(Dataset excerpt)
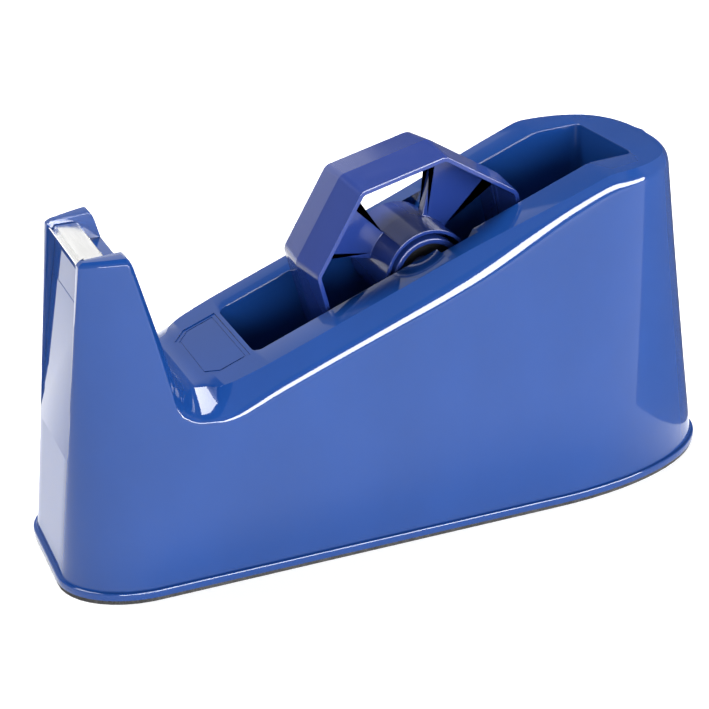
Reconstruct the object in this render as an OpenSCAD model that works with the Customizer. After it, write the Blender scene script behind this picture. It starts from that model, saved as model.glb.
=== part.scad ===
// Weighted desk tape dispenser with an octagonal lift-out reel.
// +X points to the back, the cutter is at -X, +Z is up, and the body mirrors about Y = 0.
// The origin is on the desk, under the middle of the base.

/* [Body] */
// Overall length, over the base flange
body_l = 221; // [216:1:226]
// Overall width, over the base flange
body_w = 65; // [63:0.5:68]
// Height of the side wall's foot, where it meets the flange
foot_z = 3.6; // [3.4:0.1:4.4]
// How far the flange stands out from the wall
flange_out = 1.3; // [0.8:0.1:2]
// Height of the flat rim above the desk, at the front end of the well
rim_z = 63.4; // [61:0.2:66]
// Slope of the rim along the well, in degrees
rim_slope = 21.7; // [19:0.1:23]
// Slope of the rim behind the kink, in degrees
rear_slope = 3.8; // [2:0.1:6]
// Where the rim's slope changes
kink_x = 56; // [52:0.5:60]
// How far the back leans in between its foot and the level of the cheeks' tops
back_lean = 22.3; // [20:0.1:25]
// Wall thickness of the moulding
wall_t = 2.5; // [2:0.1:3]

/* [Well] */
// Inside width of the tape well
well_w = 32; // [31:0.5:34]
// Front end of the well
well_front_x = -49.5; // [-51:0.5:-48]
// Rear end of the well
well_rear_x = 71; // [70:0.5:73]
// Height of the well's floor above the desk
well_floor_z = 19; // [18.5:0.5:21]

/* [Tower] */
// Height of the cheeks above the desk, at their rear
cheek_z = 99.7; // [97:0.1:101]
// Distance between the two cheeks
cheek_gap = 32; // [31:0.5:33]
// Rear top edge of the cheeks
cheek_rear_x = -85.3; // [-87:0.1:-84]
// Front top edge of the cheeks
cheek_front_x = -98.2; // [-99:0.1:-97]
// Depth of the recess in the front face, at its top
recess_d = 2.4; // [2:0.1:5]
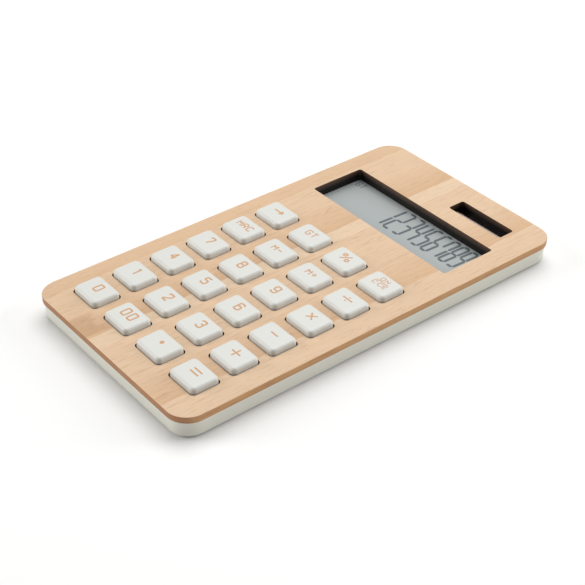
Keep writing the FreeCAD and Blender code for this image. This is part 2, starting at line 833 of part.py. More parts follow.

## TASK DETAILS
Go through the listing above and restate it word for word.

## ANSWER TO THE EXERCISE
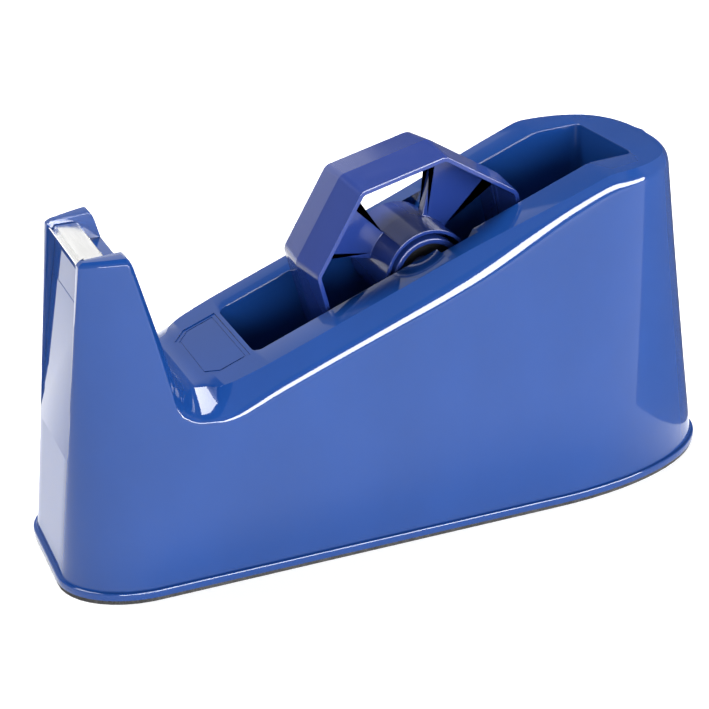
Reconstruct the object in this render as an OpenSCAD model that works with the Customizer. After it, write the Blender scene script behind this picture. It starts from that model, saved as model.glb.
=== part.scad ===
// Weighted desk tape dispenser with an octagonal lift-out reel.
// +X points to the back, the cutter is at -X, +Z is up, and the body mirrors about Y = 0.
// The origin is on the desk, under the middle of the base.

/* [Body] */
// Overall length, over the base flange
body_l = 221; // [216:1:226]
// Overall width, over the base flange
body_w = 65; // [63:0.5:68]
// Height of the side wall's foot, where it meets the flange
foot_z = 3.6; // [3.4:0.1:4.4]
// How far the flange stands out from the wall
flange_out = 1.3; // [0.8:0.1:2]
// Height of the flat rim above the desk, at the front end of the well
rim_z = 63.4; // [61:0.2:66]
// Slope of the rim along the well, in degrees
rim_slope = 21.7; // [19:0.1:23]
// Slope of the rim behind the kink, in degrees
rear_slope = 3.8; // [2:0.1:6]
// Where the rim's slope changes
kink_x = 56; // [52:0.5:60]
// How far the back leans in between its foot and the level of the cheeks' tops
back_lean = 22.3; // [20:0.1:25]
// Wall thickness of the moulding
wall_t = 2.5; // [2:0.1:3]

/* [Well] */
// Inside width of the tape well
well_w = 32; // [31:0.5:34]
// Front end of the well
well_front_x = -49.5; // [-51:0.5:-48]
// Rear end of the well
well_rear_x = 71; // [70:0.5:73]
// Height of the well's floor above the desk
well_floor_z = 19; // [18.5:0.5:21]

/* [Tower] */
// Height of the cheeks above the desk, at their rear
cheek_z = 99.7; // [97:0.1:101]
// Distance between the two cheeks
cheek_gap = 32; // [31:0.5:33]
// Rear top edge of the cheeks
cheek_rear_x = -85.3; // [-87:0.1:-84]
// Front top edge of the cheeks
cheek_front_x = -98.2; // [-99:0.1:-97]
// Depth of the recess in the front face, at its top
recess_d = 2.4; // [2:0.1:5]
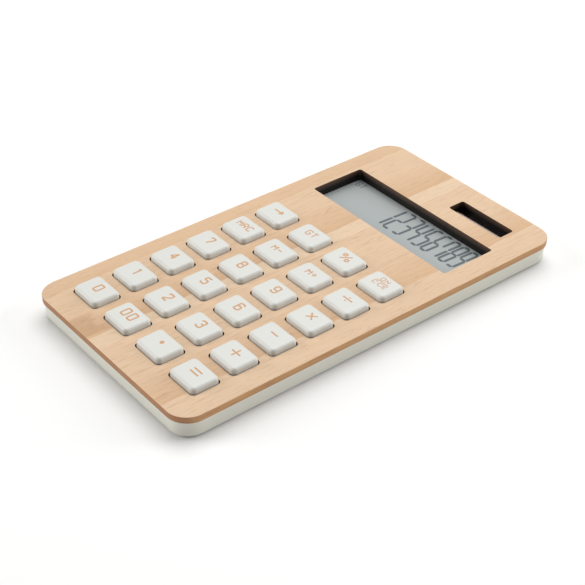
Keep writing the FreeCAD and Blender code for this image. This is part 2, starting at line 833 of part.py. More parts follow.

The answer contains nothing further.